Lombard may have had a relatively inconsequential role in the film, but she was given star billing in the film’s publicity campaign. In one advertisement she’s identified by name – Carolle Lombard (the preferred spelling at the time) – and is separate from the other Sennett Girls (below left). In another, Lombard is given second billing to Pollard (below right). The caricature featured at the center of the advertisement is clearly modeled after Lombard, since she wears a similar costume and is posed almost identically to her in the film. These ads disprove Larry Swindell’s claims that during her Sennett tenure, the public did not know Lombard by name and only identified her as “the pretty one” (1975, pg. 60). Moreover, they confirm that Sennett helped put Lombard’s career back on track following her accident. After all, in any other scenario it is unlikely that a bit part would warrant such a billing, nor a high-profile star treatment.

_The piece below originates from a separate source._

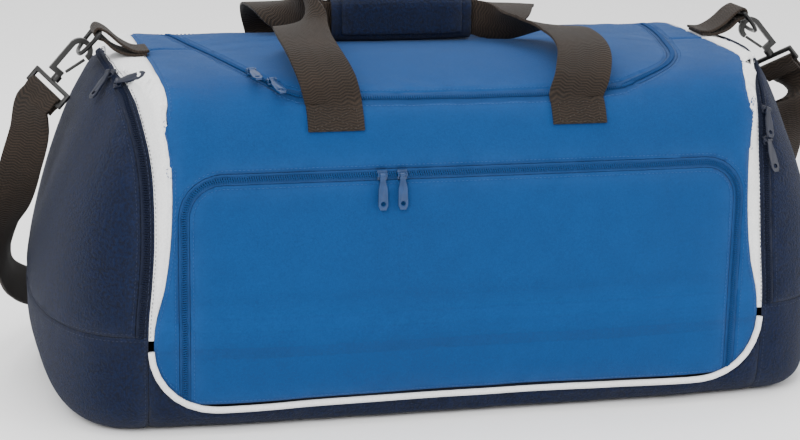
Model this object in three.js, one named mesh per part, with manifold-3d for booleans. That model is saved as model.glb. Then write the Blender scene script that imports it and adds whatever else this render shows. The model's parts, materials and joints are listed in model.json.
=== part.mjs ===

The first time I watched this film was in 2015 on a trip to UCLA’s archives. As a modern viewer accustomed to Lombard’s energetic screwball persona, this performance was quite different from what I was expecting. My initial assumptions about Lombard’s silent comedies was also colored by 1930s fan magazine observations, many of whom describe this period of her career using active, visceral language. For example, in late-1938 Life magazine journalist Noel Busch wrote that Lombard “spent two years [with Sennett] being hit in the face by pies, tripped, dunked, chased, and generally maltreated…” (pg. 63). Busch, like other journalists of the period, also draw connections between her silent and screwball comedies, as if the former was training for the latter. Another Life profile from the late-30s made the case that Lombard “can lay some claim to have started the current craze for slapstick farce…Miss Lombard has been doing the same sort of comedy, on and off screen, for the better part of her 29 years” (1937 pg. 70). Yet after working through her body of Sennett films, I came to the conclusion that this type of description was not altogether accurate.

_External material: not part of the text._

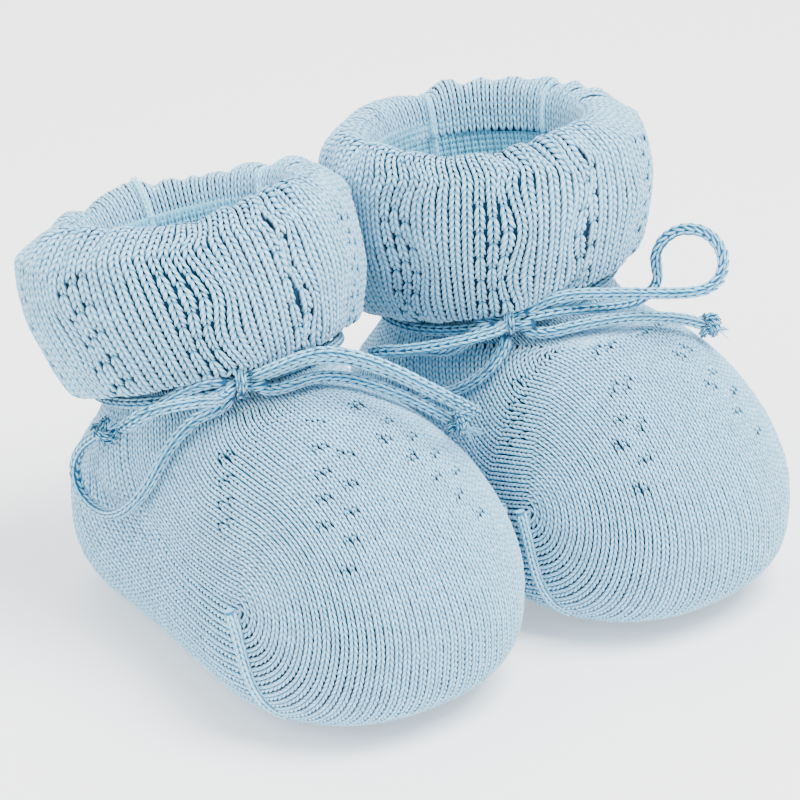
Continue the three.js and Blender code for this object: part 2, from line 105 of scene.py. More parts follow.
def through_knots(knots, x):
    """A smooth curve through [x, value] knots."""
    kx, ky = knots[:, 0], knots[:, 1]
    step, slope = np.diff(kx), np.diff(ky) / np.diff(kx)
    tangent = np.concatenate([
        slope[:1],
        (slope[:-1] * step[1:] + slope[1:] * step[:-1]) / (step[1:] + step[:-1]),
        slope[-1:],
    ])
    x = np.clip(x, kx[0], kx[-1])
    i = np.clip(np.searchsorted(kx, x, side="right") - 1, 0, len(kx) - 2)
    w = step[i]
    t = (x - kx[i]) / w
    return ((2 * t**3 - 3 * t**2 + 1) * ky[i] + (t**3 - 2 * t**2 + t) * w * tangent[i]
            + (3 * t**2 - 2 * t**3) * ky[i + 1] + (t**3 - t**2) * w * tangent[i + 1])


def foot_distance(p):
    x, y, z = p[..., 0], p[..., 1], p[..., 2]
    half = through_knots(HALF_WIDTH, y / FOOT_LENGTH) * FOOT_WIDTH / 2
    top = through_knots(TOP, y / FOOT_LENGTH) * INSTEP_HEIGHT
    endward = np.maximum((TOE_START_Y - y) / (TOE_START_Y - TOE_Y), 0)
    endward = np.maximum(endward, (y - HEEL_START_Y) / (HEEL_Y - HEEL_START_Y))
    upper = z >= WIDEST_Z
    rise = np.where(upper, (z - WIDEST_Z) / (top - WIDEST_Z), (WIDEST_Z - z) / (WIDEST_Z + SOLE_DIP))
    power = np.where(upper, TOP_ROUNDNESS, SOLE_ROUNDNESS)
    plan = ((np.abs(x) / half)**SIDE_ROUNDNESS + endward**SIDE_ROUNDNESS)**(1 / SIDE_ROUNDNESS)
    return ((plan**power + rise**power)**(1 / power) - 1) * FIELD_SCALE


def leg_axis(boot, z):
    back, side = np.tan(np.radians(boot["lean"]))
    rise = z - LEG_REFERENCE_Z
    return boot["leg_x"] + side * rise, boot["leg_y"] + back * rise


def body_distance(boot, p):
    foot = foot_distance(p)
    ax, ay = leg_axis(boot, p[..., 2])
    leg = (np.hypot(p[..., 0] - ax, p[..., 1] - ay) - through_knots(LEG_PROFILE, p[..., 2] / INSTEP_HEIGHT)
           + np.maximum(0, LEG_FADE_Z - p[..., 2]))
    near = np.maximum(BLEND - np.abs(foot - leg), 0) / BLEND
    return np.maximum(np.minimum(foot, leg) - near * near * BLEND / 4, -p[..., 2])


def body_normal(boot, p, step=0.05):
    return unit(np.stack([body_distance(boot, p + step * e) - body_distance(boot, p - step * e)
                          for e in np.eye(3)], -1))


def cast(boot, centre, direction):
    """The surface point met first on the way out from each centre."""
    centre, direction = np.broadcast_arrays(centre, direction)
    stride = 1.5
    inner = np.zeros(direction.shape[:-1])
    going = np.ones(inner.shape, bool)
    for _ in range(60):
        ahead = body_distance(boot, centre + direction * (inner + stride)[..., None]) < 0
        going &= ahead
        if not going.any():
            break
        inner = np.where(going, inner + stride, inner)
    outer = inner + stride
    for _ in range(22):
        middle = (inner + outer) / 2
        inside = body_distance(boot, centre + direction * middle[..., None]) < 0
        inner, outer = np.where(inside, middle, inner), np.where(inside, outer, middle)
    return centre + direction * outer[..., None]


def front_direction(degrees):
    a = np.radians(degrees)
    return np.array([0.0, -math.cos(a), math.sin(a)])


def tilted_frame(back, side):
    up = unit(np.array([math.tan(math.radians(side)), math.tan(math.radians(back)), 1.0]))
    across = unit(X_AXIS - up * up[0])
    return up, across, np.cross(across, up)


def along_leg(boot, above):
    x, y = leg_axis(boot, boot["ankle"])
    return np.array([x, y, boot["ankle"]]) + tilted_frame(*boot["lean"])[0] * above


def ring_planes(boot, leg=4, heel=40, instep=20):
    """Centre and front direction of each full ring, from the ankle down to the start of the toe."""
    lean = boot["lean"][0]
    x, y = leg_axis(boot, boot["ankle"])
    ankle = np.array([x, y, boot["ankle"]])
    up = np.array([0, math.sin(math.radians(lean)), math.cos(math.radians(lean))])
    front = front_direction(lean)
    planes = [(ankle + up * h, front)
              for h in np.linspace(SHELL_ABOVE_CORD, -HEEL_TURN_BELOW_CORD, leg)]
    radius = ANKLE_RADIUS + CREASE_STANDOFF
    pivot = planes[-1][0] + front * radius
    for i in range(1, heel + 1):
        turn = front_direction(lean + (90 - lean) * i / heel)
        centre = pivot - turn * radius
        centre[0] = pivot[0] * (1 - i / heel)
        planes.append((centre, turn))
    heel_end = planes[-1][0]
    for i in range(1, instep + 1):
        t = i / instep
        planes.append((heel_end * (1 - t) + TOE_POLE * t, front_direction(90 + (TOE_SEAM_ANGLE - 90) * t)))
    return planes


def cast_row(boot, centre, front, degrees, across=X_AXIS):
    a = np.radians(degrees)[:, None]
    return cast(boot, centre, front * np.cos(a) + across * np.sin(a))


def even(row, count):
    """The row again, as count + 1 points at equal distances."""
    s = np.concatenate([[0], np.cumsum(np.linalg.norm(np.diff(row, axis=0), axis=1))])
    at = np.linspace(0, s[-1], count + 1)
    return np.stack([np.interp(at, s, row[:, k]) for k in range(3)], -1)


# ---- Meshes -------------------------------------------------------------------------------------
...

Contrary to popular belief, Lombard is not consistently physical in all of her silent comedies, and her performances bear little resemblance to those in her screwball films. As I’ve previously noted, in some films like Matchmaking Mamma, there is no significant physical component to her performance, while in others like Run, Girl, Run, she displays athleticism rather than frenzied slapstick behavior (Kiriakou 2020, pg. 48). One constant throughout these films is the spectacular nature of Lombard’s screen image. Whether to draw attention to her sensuality or athleticism, Lombard’s body is routinely made the focal point of her performances. While this is the case with her screwball films, I would argue that Lombard’s slapstick performances are more demure and inhibited precisely because of the constraints put upon her by the “Sennett Girls” designation. Lombard the Sennett Girl was not necessarily a slapstick comedian, but an actor who happened to appear in slapstick comedies. In that way, we need not think of Lombard’s Sennett films as a precursor to her later screwball performances, but rather a distinct period unto itself. Only when we treat these parts of her filmography separately can we begin to understand the evolution of her comedic performance style, and the wider historical context of her career.


“Actress demands damages for cut.” Los Angeles Times, October 13 1927, A9.

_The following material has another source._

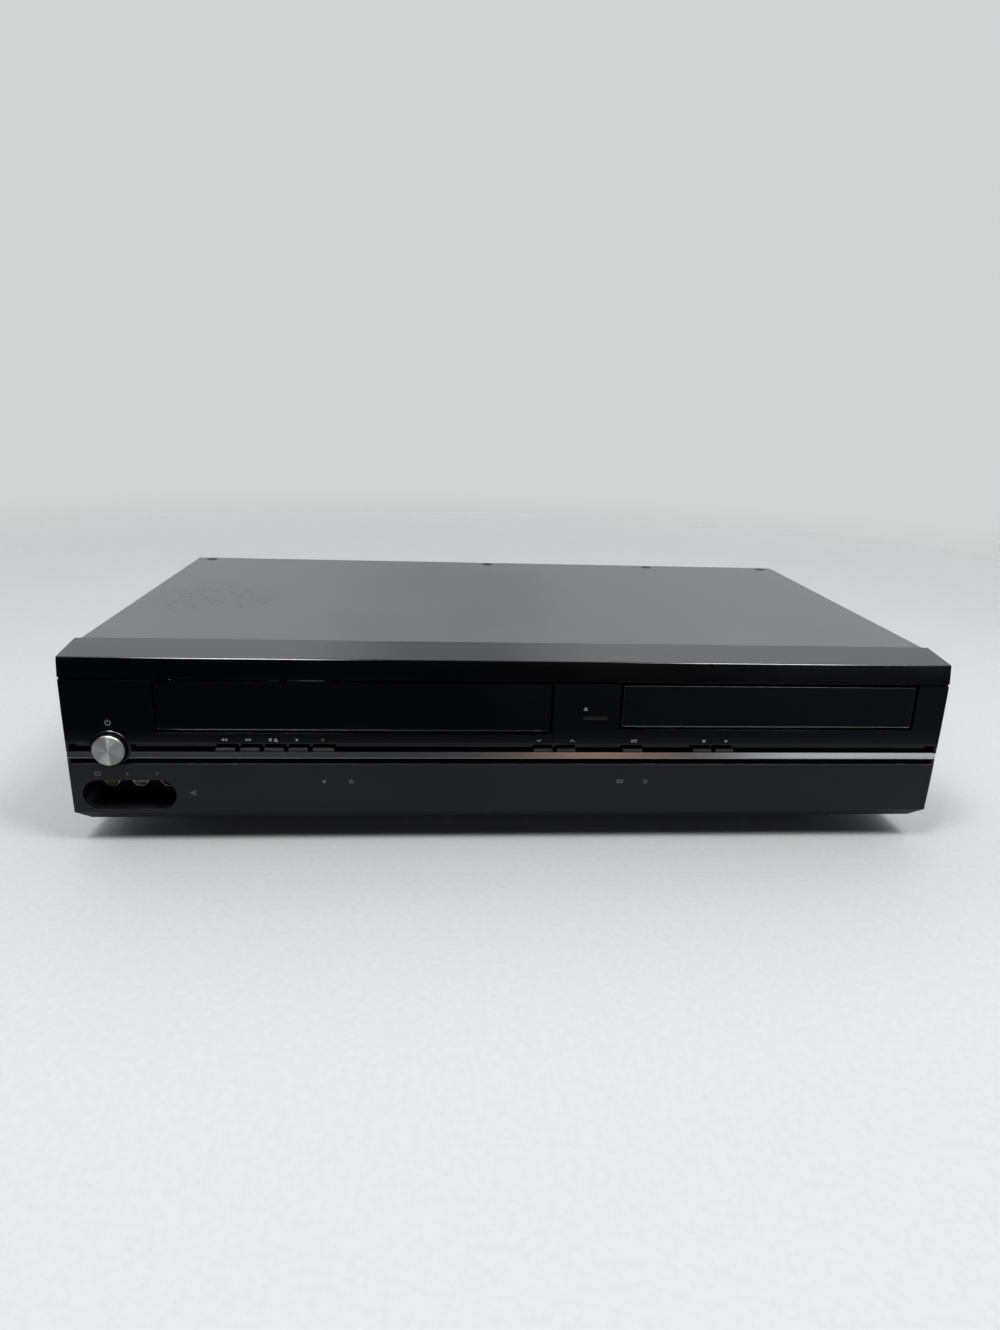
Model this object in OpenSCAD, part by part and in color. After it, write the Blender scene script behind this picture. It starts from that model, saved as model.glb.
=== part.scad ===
// Combined video cassette recorder and disc player: a steel case with a moulded fascia, a front-loading
// cassette deck on the left and a disc loader with a sliding tray on the right.
// Origin: bottom centre of the bounding box, +Z up. The fascia faces -Y, and the rear sockets face +Y.
// Inside the modules y is the depth behind the fascia's top front edge, and at_case() moves it into place.

/* [Case] */
// Width over the fascia
body_w = 435; // [430:1:530]
// Depth from the fascia's top front edge to the rear edge of the cover
body_d = 237; // [236:1:290]
// Height from the table to the deck
body_h = 99.5; // [99:0.5:121]
// Step from the fascia's side in to the cover's side
cover_step = 2.2; // [1.8:0.1:5]
// Sheet thickness of the cover
cover_t = 0.8; // [0.6:0.1:1.2]
// Sheet thickness of the base
base_t = 1.2; // [0.8:0.1:1.6]
// Height of the feet under the base
foot_h = 11.3; // [9:0.1:14]
// Radius of a foot where it meets the base
foot_r = 15; // [12:0.5:20]
// Thickness of the rear panel
rear_t = 2; // [1.5:0.1:3]

/* [Fascia] */
// Depth of the fascia, from its top front edge to the seam with the cover
seam_d = 22.7; // [18:0.1:28]
// Wall of the fascia mouldings
wall = 2; // [1.6:0.1:2.4]
// Radius of the fascia's upright corners
corner_r = 1; // [0.6:0.1:4]
// Fall of the fascia's top strip from the seam to its front edge
strip_fall = 2.7; // [2:0.1:4]
// Height of the top band, from the front edge down to the groove
band_h = 9.5; // [8:0.1:11]
// Height of the groove under the band
groove_h = 1.3; // [1:0.1:2]
// Depth of the groove
groove_d = 2; // [1:0.1:2.4]
// Height of the glossy face under the cassette door's opening, down to the rolled edge
door_under = 5; // [3:0.1:6]
// Radius of the rolled edge under the glossy face
roll_r = 1.2; // [0.8:0.1:2]
// Height of the channel that holds the small buttons
channel_h = 4; // [3:0.1:5]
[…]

Busch, Noel F. “A Loud Cheer for the Screwball Girl.” Life, October 17, 1938.

“Former Fort Wayne star asks $35,000 damages.” Garrett Clipper, October 31 1927, pg. 3.

King, Rob. The Fun Factory: The Keystone Film Company and the Emergence of Mass Culture. Los Angeles: University of California Press, 2009.

Kiriakou, Olympia. Becoming Carole Lombard: Stardom, Comedy, and Legacy. New York: Bloomsbury, 2020.

“Movie of the Week: True Confession.” Life, December 13, 1937, 70.

Swindell, Larry. Screwball: The Life of Carole Lombard. New York: William Morrow Inc., 1975.

Walker, Brent E. Mack Sennett’s Fun Factory: A History and Filmography of His Studio and His Keystone and Mack Sennett Comedies, with Biographies of Players and Personnel. Jefferson: McFarland & Co., Inc., 2010.